◆ Given request
Every line that contains the word "parts" should be copied out.

______

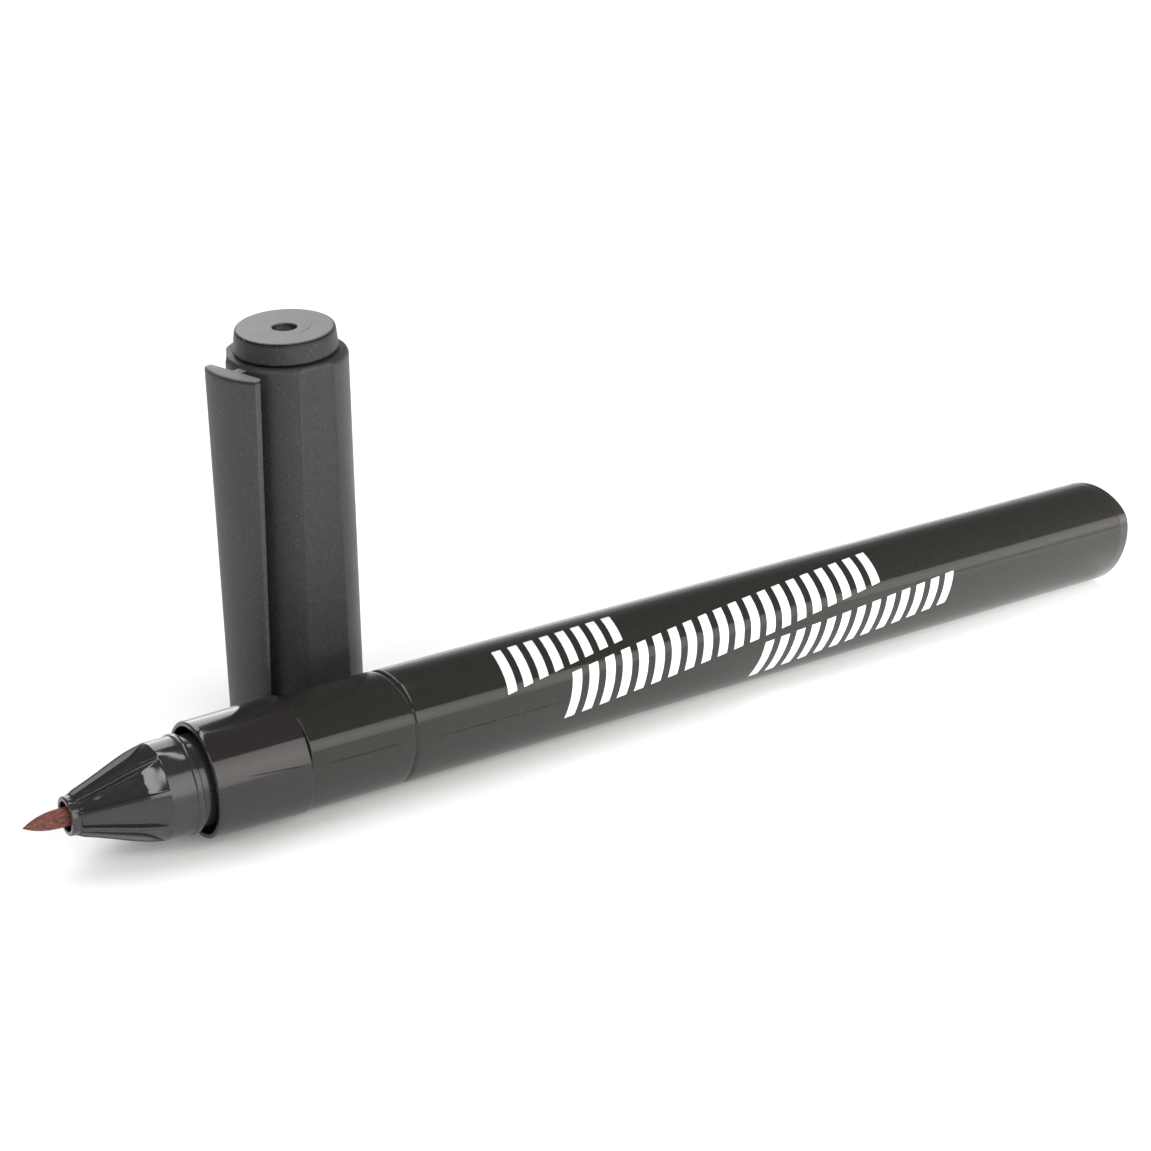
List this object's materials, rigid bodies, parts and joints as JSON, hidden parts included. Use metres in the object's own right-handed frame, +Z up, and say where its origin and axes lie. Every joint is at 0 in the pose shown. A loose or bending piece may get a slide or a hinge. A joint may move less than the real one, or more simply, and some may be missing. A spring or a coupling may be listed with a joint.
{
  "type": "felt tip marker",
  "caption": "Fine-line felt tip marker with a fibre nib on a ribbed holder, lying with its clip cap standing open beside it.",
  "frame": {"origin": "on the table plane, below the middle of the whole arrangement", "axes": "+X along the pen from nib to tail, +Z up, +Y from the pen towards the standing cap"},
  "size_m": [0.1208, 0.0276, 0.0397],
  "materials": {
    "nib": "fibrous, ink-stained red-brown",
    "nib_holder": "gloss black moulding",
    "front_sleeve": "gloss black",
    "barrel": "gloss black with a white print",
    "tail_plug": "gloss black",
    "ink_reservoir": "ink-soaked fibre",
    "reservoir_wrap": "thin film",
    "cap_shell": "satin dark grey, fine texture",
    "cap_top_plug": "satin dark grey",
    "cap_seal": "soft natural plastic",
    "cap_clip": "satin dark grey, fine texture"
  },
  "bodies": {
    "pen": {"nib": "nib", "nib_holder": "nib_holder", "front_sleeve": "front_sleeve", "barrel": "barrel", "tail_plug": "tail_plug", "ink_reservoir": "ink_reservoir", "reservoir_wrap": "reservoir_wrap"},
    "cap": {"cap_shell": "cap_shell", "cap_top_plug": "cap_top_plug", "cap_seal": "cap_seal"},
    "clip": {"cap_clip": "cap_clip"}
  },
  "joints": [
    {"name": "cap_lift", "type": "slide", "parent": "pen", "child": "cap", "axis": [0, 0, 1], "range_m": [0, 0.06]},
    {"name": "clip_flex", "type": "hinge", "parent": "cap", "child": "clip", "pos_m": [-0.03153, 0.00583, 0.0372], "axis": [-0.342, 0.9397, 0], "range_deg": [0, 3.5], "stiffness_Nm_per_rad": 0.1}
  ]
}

______

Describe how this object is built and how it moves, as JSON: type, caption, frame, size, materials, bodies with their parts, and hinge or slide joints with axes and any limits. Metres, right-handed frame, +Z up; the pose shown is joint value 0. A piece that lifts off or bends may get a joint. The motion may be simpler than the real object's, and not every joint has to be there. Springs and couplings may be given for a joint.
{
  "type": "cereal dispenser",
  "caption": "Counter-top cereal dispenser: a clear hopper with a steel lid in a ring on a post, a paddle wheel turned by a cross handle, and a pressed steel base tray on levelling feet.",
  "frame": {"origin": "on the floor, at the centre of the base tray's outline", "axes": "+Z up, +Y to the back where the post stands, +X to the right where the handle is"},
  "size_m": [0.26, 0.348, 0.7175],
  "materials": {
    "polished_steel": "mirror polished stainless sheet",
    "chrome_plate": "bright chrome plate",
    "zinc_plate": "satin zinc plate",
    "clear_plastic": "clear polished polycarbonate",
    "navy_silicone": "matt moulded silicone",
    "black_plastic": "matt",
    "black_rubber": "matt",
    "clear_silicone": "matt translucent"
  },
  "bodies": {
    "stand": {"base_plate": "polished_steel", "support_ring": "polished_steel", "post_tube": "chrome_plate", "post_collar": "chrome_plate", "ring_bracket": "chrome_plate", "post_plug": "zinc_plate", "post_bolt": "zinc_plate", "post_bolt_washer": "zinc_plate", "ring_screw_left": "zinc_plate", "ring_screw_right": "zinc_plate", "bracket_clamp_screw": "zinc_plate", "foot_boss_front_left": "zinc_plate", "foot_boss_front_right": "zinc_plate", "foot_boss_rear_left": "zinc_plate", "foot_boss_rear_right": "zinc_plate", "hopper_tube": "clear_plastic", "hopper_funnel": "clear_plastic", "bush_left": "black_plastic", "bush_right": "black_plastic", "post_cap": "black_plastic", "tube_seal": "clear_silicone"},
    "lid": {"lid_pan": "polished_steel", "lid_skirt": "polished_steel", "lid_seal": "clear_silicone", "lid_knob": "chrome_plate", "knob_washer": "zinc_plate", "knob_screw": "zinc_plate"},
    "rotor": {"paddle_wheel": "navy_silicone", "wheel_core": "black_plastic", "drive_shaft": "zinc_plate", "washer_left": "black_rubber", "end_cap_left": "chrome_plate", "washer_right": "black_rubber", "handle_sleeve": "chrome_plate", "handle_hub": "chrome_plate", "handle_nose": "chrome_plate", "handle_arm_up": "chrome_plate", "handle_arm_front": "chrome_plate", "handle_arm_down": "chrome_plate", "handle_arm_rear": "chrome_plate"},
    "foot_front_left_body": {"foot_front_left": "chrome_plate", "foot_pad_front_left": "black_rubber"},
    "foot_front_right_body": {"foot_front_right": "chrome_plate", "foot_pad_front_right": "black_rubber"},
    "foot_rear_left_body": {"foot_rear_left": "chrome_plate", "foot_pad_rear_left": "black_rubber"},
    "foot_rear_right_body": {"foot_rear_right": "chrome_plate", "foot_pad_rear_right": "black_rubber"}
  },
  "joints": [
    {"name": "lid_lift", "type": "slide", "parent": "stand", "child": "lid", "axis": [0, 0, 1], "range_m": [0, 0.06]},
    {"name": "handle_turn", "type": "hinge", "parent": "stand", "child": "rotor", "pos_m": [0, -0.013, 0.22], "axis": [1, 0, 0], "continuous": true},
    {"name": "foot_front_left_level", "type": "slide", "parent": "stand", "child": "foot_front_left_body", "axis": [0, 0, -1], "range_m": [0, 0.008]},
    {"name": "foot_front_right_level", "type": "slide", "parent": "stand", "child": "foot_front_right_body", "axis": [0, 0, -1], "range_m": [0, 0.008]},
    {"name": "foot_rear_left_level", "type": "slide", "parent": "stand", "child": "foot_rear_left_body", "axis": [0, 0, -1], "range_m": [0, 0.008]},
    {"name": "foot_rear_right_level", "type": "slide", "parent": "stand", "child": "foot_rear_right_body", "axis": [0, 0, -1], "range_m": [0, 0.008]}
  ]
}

______

◆ Solution
List this object's materials, rigid bodies, parts and joints as JSON, hidden parts included. Use metres in the object's own right-handed frame, +Z up, and say where its origin and axes lie. Every joint is at 0 in the pose shown. A loose or bending piece may get a slide or a hinge. A joint may move less than the real one, or more simply, and some may be missing. A spring or a coupling may be listed with a joint.
Describe how this object is built and how it moves, as JSON: type, caption, frame, size, materials, bodies with their parts, and hinge or slide joints with axes and any limits. Metres, right-handed frame, +Z up; the pose shown is joint value 0. A piece that lifts off or bends may get a joint. The motion may be simpler than the real object's, and not every joint has to be there. Springs and couplings may be given for a joint.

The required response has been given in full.